LA LÍNEA DE FUEGO
Recuerdo que cuando iba con mi madre a ver a mi abuelo, algunas veces teníamos que ir por él a una pulquería que parecía un chiquero. Jugaba dominó o cartas con viejos que parecían pepenadores.
Mi abuelo salía sonriente y del brazo de su hija, como si no se acordara que la dejó venir al D.F. cuando apenas tenía doce años.
Yo me quedaba afuera en la puerta a esperarlos y me daba gusto que mi madre por fin encontrara a su padre. Yo nunca había sonreído de esa forma al ver al mío, siempre fue una relación lejana y fría.
Ahora que pensaba eso, me había metido a La Línea de Fuego, es una pulcata que está casi al salir del Metro Morelos. Era temprano, me senté en la mesa más grande, aunque no esperaba a nadie ni había ido a celebrar nada. “Nada qué celebrar” era de mis frases preferidas. “Nada qué celebrar”.

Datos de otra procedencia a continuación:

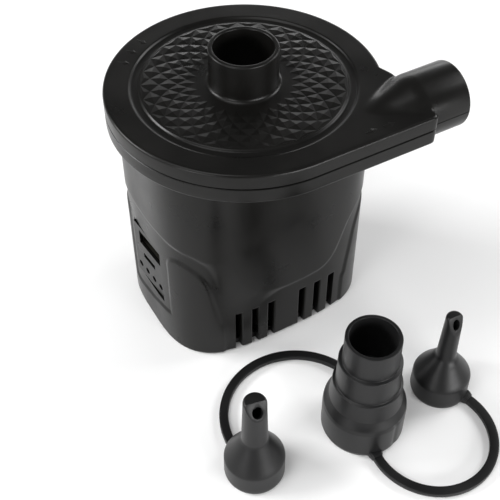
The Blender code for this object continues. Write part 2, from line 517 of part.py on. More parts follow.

Así mascando mi frase predilecta tuve que ir a la barra a pedir un caguamón y pagar de inmediato, para seguir botaneando mi optimismo forrado de azulejos verdes, como en La Línea de Fuego.
Lo mejor de acá no era el decorado; después de los precios, eran los personajes, aprendes más acá en un par de horas que en ir a terapia durante un par de años.
En una mesa de al lado estaba un cincuentón platicando con una teporocha, la cual seguro dormía en el parque de enfrente. De vez en cuando sacaba un tequila de a cuartito y se servía en un caballito. Se la iba chiquitiando.
Después llegó el basurero. Pidió un litro en bolsa y se fue a seguir la faena, Minutos después entró otro basurero, saludó de mano a todos los asistentes del frente de guerra; me dio un poco de asco darle la mano pero sería más asco no dársela. También pidió para llevar y se fue dándonos las buenas tardes.
Al rato llegó un vagabundo con tres bolsas grandes de plástico, la teporocha le ayudó a cargarlas y lo llevó hacia una mesa cerca del baño. Ella le dio la bienvenida, lo besó en la frente y gestionó su plato de frijoles con epazote. También le llevó una jarra con un litro de pulque natural, le dejó servido un vaso.
La teporocha era chaparra, con panza más grande que la mía, desgreñada y usaba tenis. Parecía que comprendía los males y dolores de la gente que llegaba a la pulcata; ella debería ser la verdadera dueña, pero la vida es injusta, tenía que dormir en un cartón bajo un puente y vomitar en sus cobijas. No merecía eso después de verla atender al “Sísí”, me dieron ganas de pasar el sombrero y juntar unos centavos para ella.
Después entendí que seguro su actitud servicial se debía que había sido militante de doble A, y se le había quedado el hábito de servir café y llevar ceniceros. Pero ¡quién no iba a querer al “Sísi”! Pinche loco adorable, se la pasó mascullando, hablando a solas, sin molestar a nadie, comiendo frijoles como si fuera caviar y rascándose su calva para que callera un poco de caspa en su plato.
Fui al baño y pasé a propósito cerca del “Sísi”, estaba seguro que iba a apestar a aliento citadino, pero no olía mal, sólo escuché que, como si fuera una mosca lamiéndose sus patas, repetía: sí, sí, sí, sí, sí… Al regresar había un nuevo cliente.
El nuevo era un tipo débil, carne del Escuadrón de la Muerte, de cuerpo acabado, nariz en diagonal y molida a banquetazos. Bebió medio litro de pulque pagado con monedas de cincuenta centavos. Estuvo silencioso, viendo su vaso; se fue en cuanto terminó de beberlo. Sus costras en la cara le daban un sombreado como si fuera un personaje hecho en una computadora para un cómic.
Me paré a la rockola y puse unas rolas de los Doors, Riders on the storm, era un buen soundtrack para terminar mi tercer caguama.
La línea de fuego me hizo darme cuenta que yo era todos esos personajes que entraron y que me sorprendieron. Los espejos en esos lugares sobran. La teporocha por noble; el “Sísí” por imbécil, loco y hermoso; el basurero por mi vida que recojo a cada paso. El andrajoso con costras era mi futuro.
Bienvenido, no hay “nada qué celebrar”, sólo bebe despacio.